start Available data

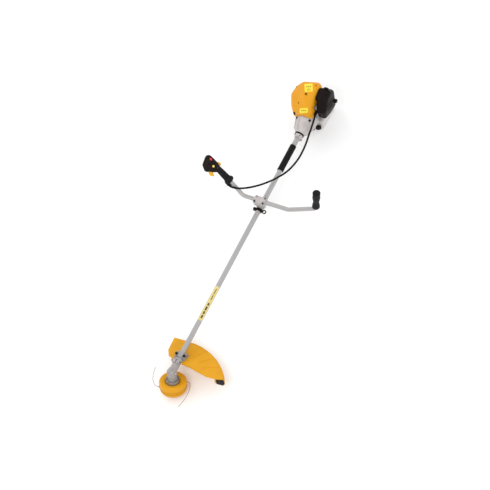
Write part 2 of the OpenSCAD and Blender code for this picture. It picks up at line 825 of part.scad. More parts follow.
module carburettor() {
    color([0.7, 0.7, 0.7]) difference() {
        union() {
            at_shaft(cyl_x - 30, -60, 38) cube([42, 22, 36]);
            at_shaft(cyl_x, -38.5, 60) rotate([-90, 0, 0]) cylinder(r = 9, h = 11.5);
        }
        at_shaft(cyl_x, -70, 60) rotate([-90, 0, 0]) cylinder(r = 6, h = 60);
        at_shaft(cyl_x - 16, -64, 44) rotate([-90, 0, 0]) cylinder(r = 2.5 + run, h = 12);
        at_shaft(cyl_x - 2, -50, 30) cylinder(r = 9.5, h = 14);
    }
}

module choke_lever() {
    color([0.12, 0.12, 0.12]) {
        at_shaft(cyl_x - 16, -62.5, 44) rotate([-90, 0, 0]) cylinder(r = 2.5, h = 10);
        at_shaft(cyl_x - 16, -62.5, 44) rotate([-90, 0, 0]) linear_extrude(2)
            polygon([[-4, -3], [3, -4], [-2, 12], [-12, 40], [-19, 38], [-10, 12]]);
    }
}

module primer_bulb() {
    color([0.8, 0.5, 0.4]) at_shaft(cyl_x - 2, -50, 26)
        turned(concat([[0, 0]], arc([3, 6], 6, -90, 0), [[9, 12], [0, 12]]));
}

module air_filter() {
    color([0.25, 0.25, 0.27]) difference() {
        at_shaft(0, -72, 0) rotate([90, 0, 0]) linear_extrude(24)
            polygon([for (s = cleaner_rounds) [s[0], s[2]]]);
        at_shaft(cyl_x, -84, 60) rotate([-90, 0, 0]) cylinder(r = 12, h = 20);
    }
}

module cleaner_blob(inset) {
    hull() for (s = cleaner_rounds) at_shaft(s[0], 0, s[2]) {
        translate([0, s[1], 0]) sphere(r = s[3] - inset, $fn = 32);
        translate([0, -84, 0]) rotate([-90, 0, 0]) cylinder(r = s[3] - inset, h = 84 + s[4] + inset, $fn = 32);
    }
}

module air_cleaner_cover() {
    color([0.12, 0.11, 0.11]) difference() {
        cleaner_blob(0);
        cleaner_blob(cover_wall);
        at_shaft(1662, -100, 44) rotate([90, 0, 0]) cylinder(r = 4 + run, h = 30);
    }
}

module air_cleaner_knob() {
    color([0.1, 0.1, 0.1]) at_shaft(1662, -100, 44) rotate([90, 0, 0]) {
        cylinder(r = 4, h = 9);
        difference() {
            translate([0, 0, 8.6]) cylinder(r = 11, h = 10);
            for (i = [0:7]) rotate([0, 0, i * 45]) translate([12, 0, 6]) cylinder(r = 2.5, h = 13);
        }
    }
}

// --- fuel tank ---

module tank_blob(inset) {
    hull() for (x = [1587, 1701], y = [-1, 1]) {
        at_shaft(x, y * (tank_w / 2 - 14), tank_top - 14) sphere(r = 14 - inset, $fn = 32);
        at_shaft(x, y * (tank_w / 2 - 34), tank_top - 18) cylinder(r = 12 - inset, h = 18 - inset, $fn = 32);
        at_shaft(x, y * (tank_w / 2 - 34), -shaft_height + inset)
            cylinder(r = 18 - inset, h = 20, $fn = 32);
    }
}

// Filler neck's frame: its Z points out of the neck
module at_filler(d) {
    at_shaft(1582, -19, -88) rotate([0, 90, 210]) translate([0, 0, d]) children();
}

module fuel_tank() {
    color([0.87, 0.83, 0.83]) difference() {
        union() {
            difference() {
                tank_blob(0);
                tank_blob(3);
            }
            at_filler(0) cylinder(r = 11, h = 31);
        }
        at_filler(-12) cylinder(r = 8.5, h = 50);
    }
}

module fuel_cap() {
    color([0.1, 0.1, 0.1]) at_filler(23.5) difference() {
        union() {
            cylinder(r = 14, h = 13);
            for (i = [0:11]) rotate([0, 0, i * 30]) translate([13.7, 0, 0]) cylinder(r = 1.4, h = 13);
        }
        translate([0, 0, -1]) cylinder(r = 11 + run, h = 9);
    }
}

// --- recoil starter ---

module recoil_housing() {
    color([0.15, 0.15, 0.15]) difference() {
        along_x() turned([
            [0, recoil_x], [50, recoil_x], [52, recoil_x + 4], [52, recoil_x + 30], [44, recoil_x + 48],
            [0, recoil_x + 52]
        ]);
        along_x() turned([
            [0, recoil_x - 1], [47, recoil_x - 1], [49, recoil_x + 6], [49, recoil_x + 29],
            [42, recoil_x + 45], [0, recoil_x + 48]
        ]);
        at_shaft(recoil_x + 20, 30, -25) rotate([-90, 0, 0]) cylinder(r = 3.5, h = 40);
        for (i = [0:7]) along_x(recoil_x + 44) rotate([0, 0, i * 45]) translate([16, -2, 0]) cube([20, 4, 10]);
    }
    color([0.15, 0.15, 0.15]) along_x(recoil_x + 17) cylinder(r = 6, h = 31.5);
}

module recoil_pulley() {
    color("gainsboro") along_x(recoil_x + 14) difference() {
        turned([[6 + run, 15], [29, 15], [29, 10], [23.3, 8.5], [23.3, 3.5], [29, 2], [29, 0], [0, 0],
            [0, 2], [6 + run, 2]]);
        for (a = [0:120:240]) rotate([0, 0, a]) translate([14, 0, -1]) cylinder(r = 4, h = 20);
    }
}

module starter_handle() {
    color([0.1, 0.1, 0.1]) at_shaft(recoil_x + 20, 0, -25) {
        rotate([-90, 0, 0]) cylinder(r = 1.5, h = 62);
        translate([0, 56, 0]) rotate([-90, 0, 0])
            turned(concat([[0, 0], [5, 0], [6, 6]], arc([5, 15], 8, -60, 90), [[0, 23]]));
        translate([-20, 71, 0]) rotate([0, 90, 0]) cylinder(r = 8.4, h = 40);
    }
}

shaft_tube();
shaft_bushings();
drive_shaft();
foam_sleeve();
gear_case();
input_pinion();
output_gear();
gearbox_bearings();
output_spindle();
drive_flange();
head_housing();
head_cover();
spool();
wound_line();
head_spring();
bump_knob();
line_eyelets();
line_a();
line_b();
guard_shell();
guard_bracket();
clamp_bolts();
small_screws();
line_cutter();
handlebar();
clamp_base();
clamp_cap();
harness_collar();
left_grip();
throttle_grip();
throttle_housing_front();
throttle_housing_rear();
throttle_trigger();
throttle_lockout();
stop_switch();
start_lock_button();
throttle_cable();
clutch_housing();
damper_ring();
clutch_drum();
clutch_shoes();
crankshaft();
flywheel();
crankcase();
cylinder_block();
piston();
spark_plug();
top_cover();
muffler();
carburettor();
choke_lever();
primer_bulb();
air_filter();
air_cleaner_cover();
air_cleaner_knob();
fuel_tank();
fuel_cap();
recoil_housing();
recoil_pulley();
starter_handle();
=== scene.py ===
"""Looks for the petrol string trimmer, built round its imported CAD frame."""

import math

import bmesh
import bpy
from mathutils import Matrix, Vector
from mathutils.bvhtree import BVHTree


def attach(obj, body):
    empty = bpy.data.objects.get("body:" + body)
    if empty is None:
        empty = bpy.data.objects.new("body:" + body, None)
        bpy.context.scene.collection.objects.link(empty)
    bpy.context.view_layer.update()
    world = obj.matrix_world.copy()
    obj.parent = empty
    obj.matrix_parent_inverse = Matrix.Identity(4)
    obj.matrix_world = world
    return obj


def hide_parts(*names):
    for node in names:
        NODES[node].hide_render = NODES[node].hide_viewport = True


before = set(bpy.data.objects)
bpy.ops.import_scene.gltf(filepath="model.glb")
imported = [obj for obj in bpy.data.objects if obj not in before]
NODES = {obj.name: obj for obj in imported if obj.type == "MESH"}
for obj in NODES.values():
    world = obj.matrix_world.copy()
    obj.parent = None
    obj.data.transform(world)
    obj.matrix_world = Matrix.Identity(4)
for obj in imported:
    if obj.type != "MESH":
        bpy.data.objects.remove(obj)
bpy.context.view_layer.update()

MM = 0.001
APEX = Vector((-0.813, 0.042, 0.128))
TILT = math.radians(22)
ALONG = Vector((1, 0, 0))
SIDE = Vector((0, 1, 0))
UP = Vector((0, 0, 1))
DOWN = -UP
SPINDLE = Matrix(
    (
        (math.cos(TILT), 0, math.sin(TILT)),
        (0, 1, 0),
        (-math.sin(TILT), 0, math.cos(TILT)),
    )
)

# --- camera ---

cam = bpy.data.objects.new("camera", bpy.data.cameras.new("camera"))
bpy.context.collection.objects.link(cam)
cam_right = Vector((0.4406, -0.8665, -0.2345)).normalized()
cam_back = Vector((-0.3584, -0.4092, 0.8391)).normalized()
cam_up = cam_back.cross(cam_right).normalized()
cam_right = cam_up.cross(cam_back)
CAMERA_PLACE = (-3.598, -4.030, 8.430)
cam.matrix_world = Matrix.Translation(CAMERA_PLACE) @ Matrix(
    (
        (cam_right.x, cam_up.x, cam_back.x, 0),
        (cam_right.y, cam_up.y, cam_back.y, 0),
        (cam_right.z, cam_up.z, cam_back.z, 0),
        (0, 0, 0, 1),
    )
)
cam.data.sensor_width = 36
cam.data.lens = 145.5
cam.data.clip_end = 60
bpy.context.scene.camera = cam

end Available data

Work out how many lines above have the string "update" in them, and give only the number.

Exercise solution >> 2